What needs to be considered?

The Board of professional services firms must ensure they are increasingly flexible and adaptable to change. This will stand them in good stead to cope with swift implementation of AI and digital initiatives required, respond to sectoral changes and consolidation or deciding on their own M&A journey.

For those looking to pursue a transaction preparation is key. The top four considerations;

Firstly, establish a three-five year strategy. This needs to be robust, resilient and considers the business impact of AI and digital change while ensuring these changes can be demonstrated by past performance or future proof points.

Second, prepare the people strategy – how many partners will be required to achieve the growth forecast over this period and where will they come from? Do you have an strong internal pipeline of future partners and need to bring in lateral hires?

Third – which is fundamental particularly in partnership transactions – is the future remuneration model; what are the changes to the existing structure, how are proceeds and equity allocated and how are you structuring the business to future proof it and attract the best talent?

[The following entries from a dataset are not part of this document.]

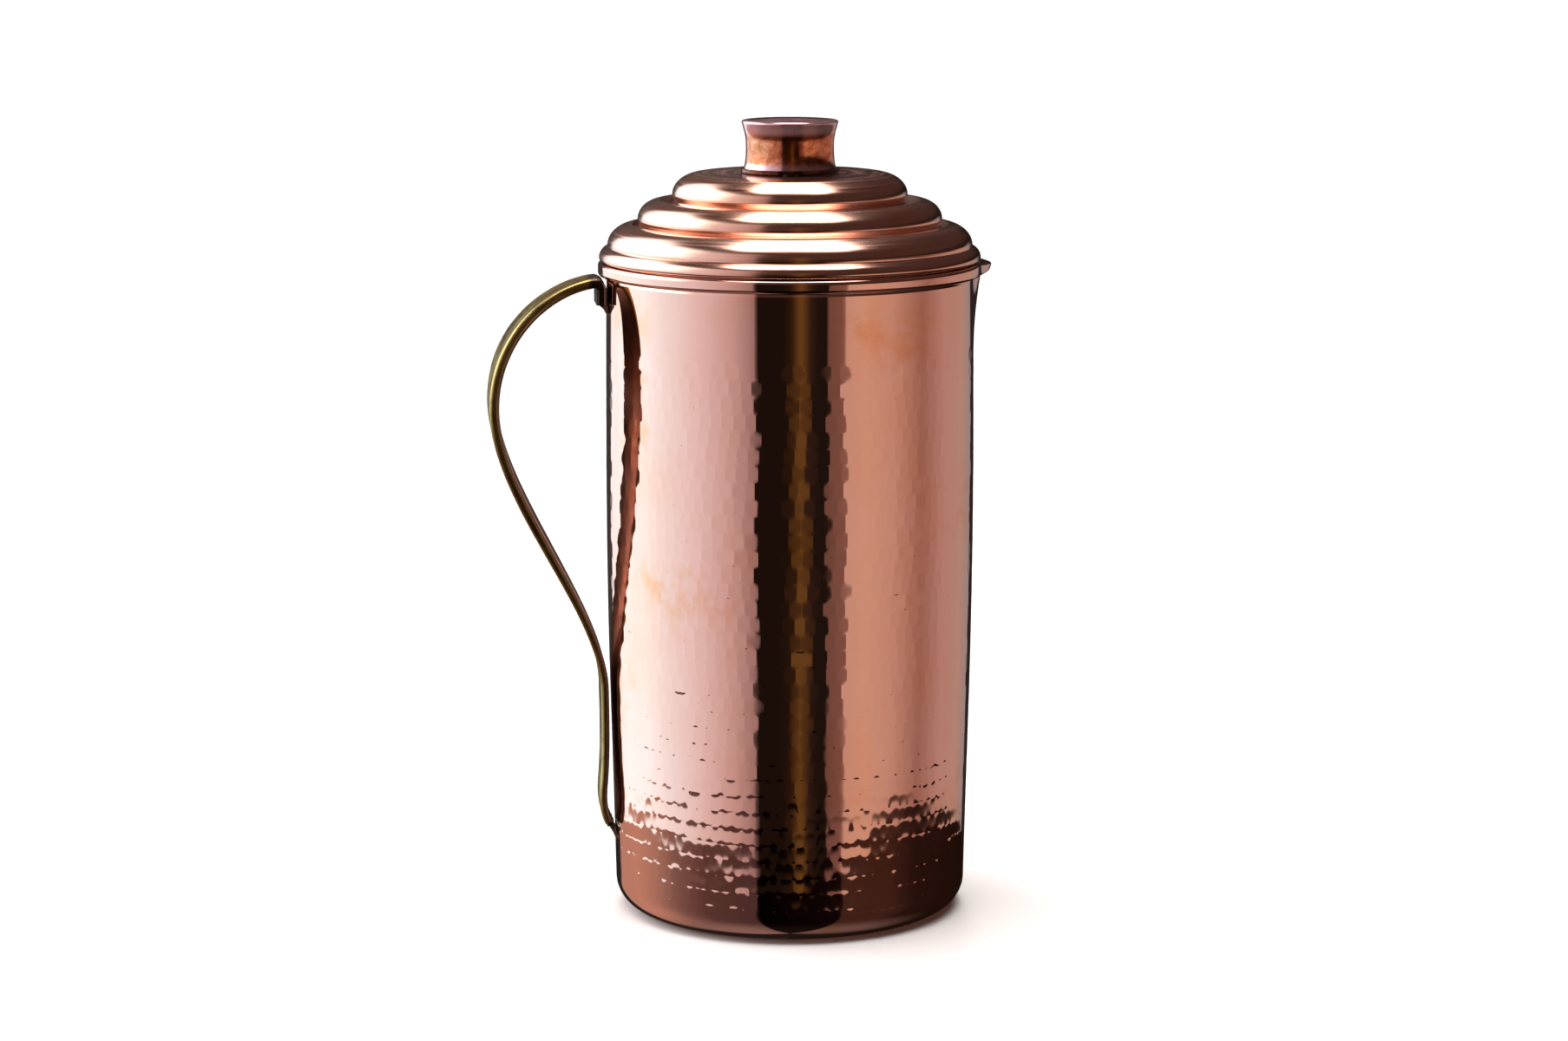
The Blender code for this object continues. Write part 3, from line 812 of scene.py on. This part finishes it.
def soft_world():
    """Soft boxes and their dim image in a dark table, as light that comes in from far away.

    Azimuths run from the front towards +X, heights from the horizon, both in degrees.
    """
    world = bpy.data.worlds.new("studio")
    bpy.context.scene.world = world
    world.use_nodes = True
    graph = Graph(world.node_tree)
    place = graph.new("ShaderNodeTexCoord").outputs["Generated"]
    turn = graph.new("ShaderNodeMapping")
    turn.inputs["Rotation"].default_value = (0, 0, -CAMERA_TURN)
    graph.link(place, turn.inputs["Vector"])
    aside, away, up = graph.split(turn.outputs["Vector"])
    around = graph.math("ARCTAN2", aside, graph.math("MULTIPLY", away, -1.0))
    around = graph.math("ADD", graph.math("DIVIDE", around, TURN), 0.5)
    height = graph.math("MULTIPLY", graph.math("ARCSINE", up), 180 / math.pi)
    height = graph.math("SUBTRACT", height, graph.math("MULTIPLY", away, BACK_HIGHER))
    total = DARKEST
    for heights, *stops in SOFT_BANDS:
        ramp = graph.ramp(around, *[(0.5 + azimuth / 360, colour) for azimuth, colour in stops])
        total = graph.vector("MULTIPLY_ADD", ramp, graph.spread(graph.band(height, *heights)), total)
    flat_up = graph.math("MAXIMUM", up, 0.02)
    depth = graph.math("DIVIDE", away, flat_up)
    narrowed = graph.math("MULTIPLY", graph.math("MAXIMUM", depth, NARROWS_FROM), OVERHEAD_NARROWS)
    across = graph.math("DIVIDE", aside, flat_up)
    across = graph.math("DIVIDE", across, graph.math("EXPONENT", narrowed))
    share = graph.band(across, *OVERHEAD_ACROSS)
    share = graph.math("MULTIPLY", share, graph.band(depth, *OVERHEAD_AWAY))
    share = graph.math("MULTIPLY", share, graph.step(up, 0.0, 0.05))
    total = graph.vector("MULTIPLY_ADD", graph.spread(share), OVERHEAD, total)
    background = world.node_tree.nodes["Background"]
    graph.link(total, background.inputs["Color"])
    background.inputs["Strength"].default_value = WORLD_STRENGTH


def studio():
    """A pale floor and backdrop that reflections don't show, and one soft lamp for their shading."""
    floor_material = bpy.data.materials.new("pale_floor")
    floor_material.use_nodes = True
    shader = floor_material.node_tree.nodes["Principled BSDF"]
    shader.inputs["Base Color"].default_value = FLOOR_COLOUR
    shader.inputs["Roughness"].default_value = 0.45
    shader.inputs["Specular IOR Level"].default_value = 0.25
    bpy.ops.mesh.primitive_plane_add(size=FLOOR_SIZE, location=(0, 0, -FLOOR_DROP))
    floor = bpy.context.object
    floor.name = "floor"
    floor.data.materials.append(floor_material)
    floor.visible_glossy = False
    lamp = bpy.data.objects.new("soft_light", bpy.data.lights.new("soft_light", "AREA"))
    lamp.data.size = LAMP_SIZE
    lamp.data.energy = LAMP_POWER
    lamp.location = LAMP_PLACE
    lamp.rotation_euler = LAMP_TURN
    lamp.visible_glossy = False
    bpy.context.scene.collection.objects.link(lamp)
    dome_material = bpy.data.materials.new("pale_backdrop")
    dome_material.use_nodes = True
    nodes = dome_material.node_tree.nodes
    glow = nodes.new("ShaderNodeEmission")
    glow.inputs["Color"].default_value = DOME_COLOUR
    dome_material.node_tree.links.new(glow.outputs[0], nodes["Material Output"].inputs["Surface"])
    bpy.ops.mesh.primitive_uv_sphere_add(radius=DOME_RADIUS, segments=64, ring_count=32)
    dome = bpy.context.object
    dome.name = "backdrop"
    dome.data.materials.append(dome_material)
    for ray in ("diffuse", "glossy", "transmission", "volume_scatter", "shadow"):
        setattr(dome, f"visible_{ray}", False)


def camera():
    data = bpy.data.cameras.new("camera")
    data.lens = CAMERA_LENS
    data.sensor_width = 36
    data.clip_start = 0.01
    seat = bpy.data.objects.new("camera", data)
    bpy.context.scene.collection.objects.link(seat)
    turn = CAMERA_TURN
    aside, back = CAMERA_ASIDE * MM, CAMERA_DISTANCE * MM
    seat.location = (
        math.sin(turn) * back + math.cos(turn) * aside,
        -math.cos(turn) * back + math.sin(turn) * aside,
        CAMERA_HEIGHT * MM,
    )
    seat.rotation_euler = (math.pi / 2 - CAMERA_PITCH, 0, turn)
    bpy.context.scene.camera = seat
    bpy.context.scene.view_settings.view_transform = "Standard"


# ---------------------------------------------------------------- all of it


def repaint(node, material):
    """A CAD node keeps its shape and gets a finished material."""
    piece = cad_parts[node]
    piece.data.materials.clear()
    piece.data.materials.append(material)


def main():
    camera()
    soft_world()
    studio()
    copper, spun, tarnished = hammered_copper(), spun_copper(), tarnished_copper()
    brass = aged_brass()
    braze = plain_metal("braze_metal", (0.72, 0.62, 0.44), 0.3)
    steel = plain_metal("zinc_steel", (0.62, 0.61, 0.58), 0.3)
    vessel_wall(copper)
    base_dish(copper)
    # shaded_brass is painted shade for the strap's faces towards the jug
    handle_strap(brass, plain_metal("shaded_brass", (0.30, 0.235, 0.20), 0.35))
    lid_dome(spun)
    lid_collar(spun)
    knob_shell(tarnished)
    knob_cap(tarnished)
    repaint("rim_wire", copper)
    repaint("lid_edge_wire", spun)
    repaint("knob_foot", tarnished)
    for node in ("base_braze", "collar_braze", "handle_upper_braze", "handle_lower_braze"):
        repaint(node, braze)
    for node in ("knob_stud", "stud_nut"):
        repaint(node, steel)
    repaint("stud_washer", brass)


main()
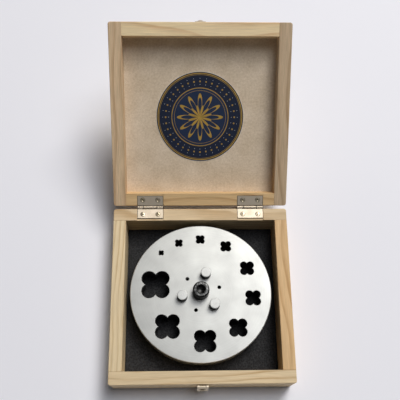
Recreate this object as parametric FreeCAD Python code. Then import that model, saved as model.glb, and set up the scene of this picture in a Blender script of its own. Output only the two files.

Fourth, stakeholder engagement. A transaction is a significant distraction in the business. Communication with partners/shareholders to ensure they are kept abreast of the process while not distracted from the day-to-day is critical.

We've seen a number of processes fail due to a combination of one or all of these items not standing up to scrutiny. Having prepared well, credibility, confidence and trust is enhanced through a process rather than eroded. Through first hand experience of our own transaction and having advised on several others, each of these key issues needs significant thought and development before entering into a transaction.